A dedicated paedophile investigation unit should be established within the Garda Síochána and legislation should be enacted to ban all child-abuse sites from the Irish internet, the children's charity Barnardo's has said.
These calls are among a series of recommendations in a report published today examining the internet and child safety.
Titled Three Hazards: Child Protection in the Electronic Agefocuses on three primary areas of concern - children's personal privacy, children's data protection and child sex abuse imagery.
Children's privacy is at issue in the area of social networking on such sites as Bebo and MySpace. The information and imagery children and young people volunteer on the sites must be addressed, says the report.
On data protection, the report points out social networking sites are open for business and anyone can join.
"A fifty year-old can pose as a teenager and a nine year-old can equally pose as a teenager too."
Bebo is the largest social site used by young people and children in the State.
"In the course of this study research demonstrated that it is extremely easy to find children on Bebo - where they live, their age, their likes and dislikes, the school they attend etc," says the report.

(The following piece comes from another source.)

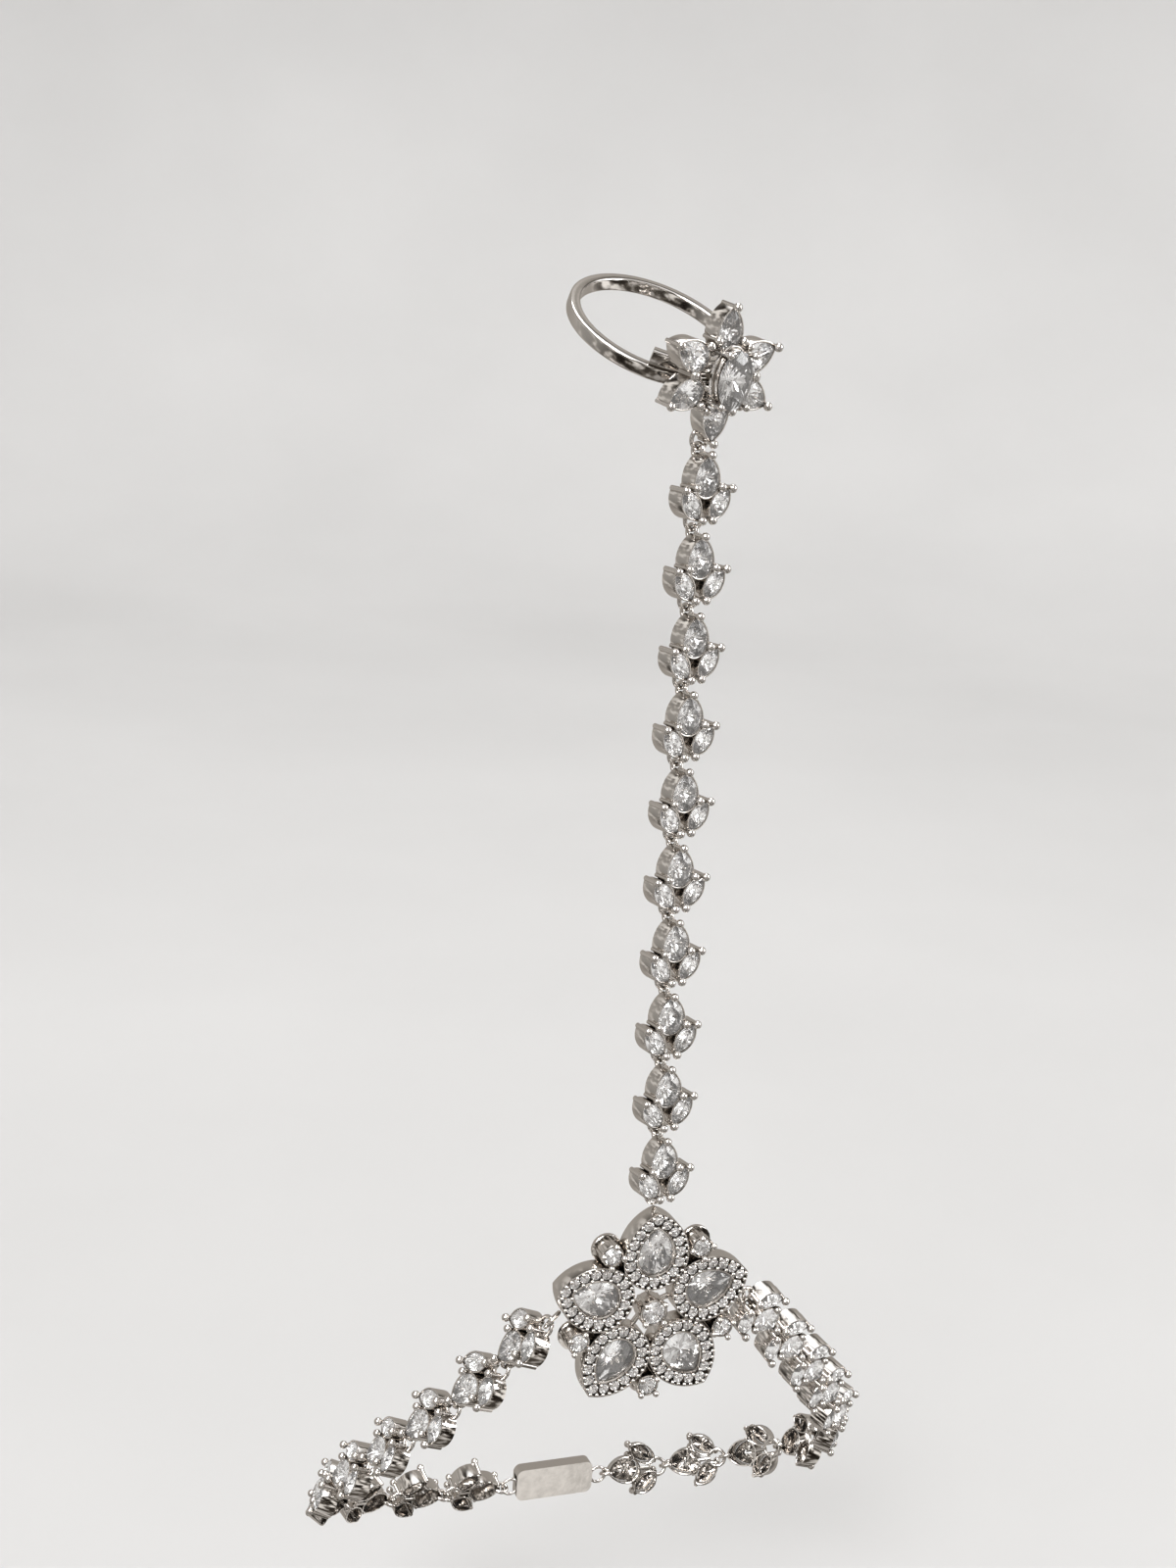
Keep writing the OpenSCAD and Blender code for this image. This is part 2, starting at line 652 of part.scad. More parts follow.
module medallion_accent_stones() {
    color(crystal) on_medallion() for (i = [0:petals - 1]) at_accent(i)
        round_stone(accent_d, accent_z, 10, 0.4, 0.9);
}
module medallion_halo_stones() {
    color(crystal) on_medallion() for (i = [0:petals - 1]) at_petal(i) for (p = halo_points)
        translate(p) round_stone(halo_stone_d, girdle_z, 8, 0.22, 0.5, 0);
}
module hand_link(i) { color(metal) multmatrix(hand_pose(i - 1)) link_setting(); }
module hand_chain_stones() {
    color(crystal) for (i = [0:hand_links - 1]) multmatrix(hand_pose(i)) link_stones();
}
module strand_link(side, i) { color(metal) multmatrix(strand_pose(side, i - 1)) link_setting(); }
module strand_stones(side) {
    color(crystal) for (i = [0:strand_links - 1]) multmatrix(strand_pose(side, i)) link_stones();
}
module clasp() {
    way = unit(clasp_to - clasp_from);
    color(metal) multmatrix(pose(clasp_from, way, [0, 1, 0])) clasp_metal();
}

function numbered(name, i) = str(name, i < 10 ? "0" : "", i);

ring_band();
ring_oval_stone();
for (i = [1:6]) ring_pear(i);
medallion_setting();
medallion_centre_stone();
for (i = [1:petals]) medallion_pear(i);
medallion_accent_stones();
medallion_halo_stones();
for (i = [1:hand_links]) hand_link(i);
hand_chain_stones();
for (i = [1:strand_links]) strand_link(-1, i);
strand_stones(-1);  // left_strand_stones
strand_jump_ring(-1);  // left_jump_ring
for (i = [1:strand_links]) strand_link(1, i);
strand_stones(1);  // right_strand_stones
strand_jump_ring(1);  // right_jump_ring
clasp();
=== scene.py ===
import json
import math
import random

import bmesh
import bpy
from mathutils import Matrix, Vector


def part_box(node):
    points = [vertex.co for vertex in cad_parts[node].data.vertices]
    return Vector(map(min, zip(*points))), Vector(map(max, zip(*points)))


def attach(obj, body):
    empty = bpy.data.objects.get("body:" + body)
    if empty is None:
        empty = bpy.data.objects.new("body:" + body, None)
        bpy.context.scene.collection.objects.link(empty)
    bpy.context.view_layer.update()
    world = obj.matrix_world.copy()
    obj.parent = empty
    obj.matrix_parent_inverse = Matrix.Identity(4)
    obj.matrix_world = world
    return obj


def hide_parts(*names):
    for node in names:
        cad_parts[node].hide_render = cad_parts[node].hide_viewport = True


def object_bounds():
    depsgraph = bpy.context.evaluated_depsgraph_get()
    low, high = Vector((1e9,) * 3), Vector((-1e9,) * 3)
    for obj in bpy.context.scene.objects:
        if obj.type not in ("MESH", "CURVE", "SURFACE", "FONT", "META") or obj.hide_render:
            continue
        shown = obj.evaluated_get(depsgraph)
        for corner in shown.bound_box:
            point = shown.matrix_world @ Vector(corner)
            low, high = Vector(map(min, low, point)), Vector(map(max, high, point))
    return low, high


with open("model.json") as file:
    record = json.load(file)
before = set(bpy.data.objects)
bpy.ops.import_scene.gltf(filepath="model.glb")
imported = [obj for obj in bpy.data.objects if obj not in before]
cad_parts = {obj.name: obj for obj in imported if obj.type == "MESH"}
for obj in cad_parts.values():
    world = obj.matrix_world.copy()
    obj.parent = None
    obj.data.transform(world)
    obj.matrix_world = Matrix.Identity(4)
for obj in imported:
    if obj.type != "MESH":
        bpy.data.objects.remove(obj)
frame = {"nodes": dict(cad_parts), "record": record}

# Hand chain bracelet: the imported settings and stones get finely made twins, with
# rounded cups, soldered prongs, faceted stones, beads and polished metal.
# Local shapes are written in millimetres, and MM takes them to the frame's metres.
MM = 0.001
CAD_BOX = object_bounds()

# Chain: a link from joint to joint, its wire as packed and as shown, and its eye and upright loop
LINK_PITCH = 8.45
WIRE_R = 0.2
WIRE_SHOWN = 0.24
EYE_R = 1.1
LOOP_R = 0.8
JUMP_R = 1.1
JOINT_PLAY = 0.15
TIP_LEAD = 0.4
LOOP_LEAD = LOOP_R - 2 * WIRE_R - JOINT_PLAY
BAR_W = 0.52
LINKS = 10
CHAINS = (("hand", "hand_chain_stones"), ("left", "left_strand_stones"), ("right", "right_strand_stones"))

# Stones of a link, and how its two marquises spread
PEAR_W = 3.0
PEAR_L = 4.0
MARQUISE_W = 1.9
MARQUISE_L = 3.4
SPLAY = 37
ROOT_GAP = 1.4

# Settings: cup wall, room round a stone, back and girdle heights, prongs and their balls
CUP_WALL = 0.2
STONE_GAP = 0.1
BACK = -0.25
GIRDLE_Z = 1.85
CUP_RISE = 0.03
PRONG_R = 0.22
POST_R = 0.29
BALL_R = 0.48
BALL_RISE = 0.45
SIDE_PRONG_ANGLE = -17
PRONG_STAND = 0.015
PRONG_REACH = CUP_WALL + STONE_GAP + PRONG_STAND
LIP = 0.05

# Places along a link: the tip of its pear's setting, the pear, and the root of the two marquises
TIP_Y = LINK_PITCH - TIP_LEAD
PEAR_Y = TIP_Y - PRONG_REACH - (PEAR_L - PEAR_W / 2)
ROOT_Y = EYE_R + WIRE_R
MARQUISE_REACH = MARQUISE_L / 2 + PRONG_REACH
MARQUISE_FOOT = BACK + 0.1

# Cut of a stone: corners round it, its shoulder and its knee as shares of its outline and its heights
CORNERS = 16
SHOULDER_SHARE = 0.8
SHOULDER_RISE = 0.6
KNEE_SHARE = 0.3
KNEE_DROP = 0.74
CULET_SHARE = 0.1
PEAR_CROWN = 0.55
PEAR_DEPTH = 0.42
MARQUISE_CROWN = 0.5
MARQUISE_DEPTH = 0.5

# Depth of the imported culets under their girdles: a pear's as a share of its width, the others in millimetres
PACKED_PEAR_DEPTH = 0.4
PACKED_HEART_DEPTH = 1.1
PACKED_OVAL_DEPTH = 1.7

# Medallion: its petals, the small stones round them, the small cups between them and the centre cup
PETALS = 5
PETAL_R = 6.55
PETAL_W = 4.0
PETAL_L = 5.4
COLLAR_OUT = 0.4
COLLAR_RISE = 0.3
GROOVE_OUT = 1.7
RIM_OUT = 1.95
RIM_IN = GROOVE_OUT + 0.06
RIM_RISE = 0.22
PLATE_IN = COLLAR_OUT - 0.15
PLATE_OUT = GROOVE_OUT + 0.12
PLATE_LOW = GIRDLE_Z - 1.6
PLATE_TOP = GIRDLE_Z - 0.42
HALO_D = 1.1
HALO_COUNT = 16
HALO_BEAD_R = 0.25
BEAD_RISE = 0.22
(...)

It says urgent consideration should be given to the development of a "commercially viable age verification and identity management programme for children".
It also calls for amendments to the Data Protection Act, to make it a criminal offence for anyone to misrepresent themselves as a child when contacting children via electronic media.
The viewing and distribution of images of children being sexually abused are now considered to be among the fastest growing criminal activities on the internet.
About one fifth of all pornography on the net is now thought to be child pornography, says the report.
"The extent of depravity knows no bounds. Probably worst of all are instances of abuse involving torture, where children are bound, sexually abused and murdered, or where murder is simulated."
The report calls for legislation to enable Gardaí to block internet content that involves the abuse of children.
"The system would operate by internet serviced providers being advised of the existence of web-sites carrying such material and being ordered to take them down.
"This would not stop child abuse but it would disrupt the market from an Irish point of view," said Barnardo's chief executive Fergus Finlay.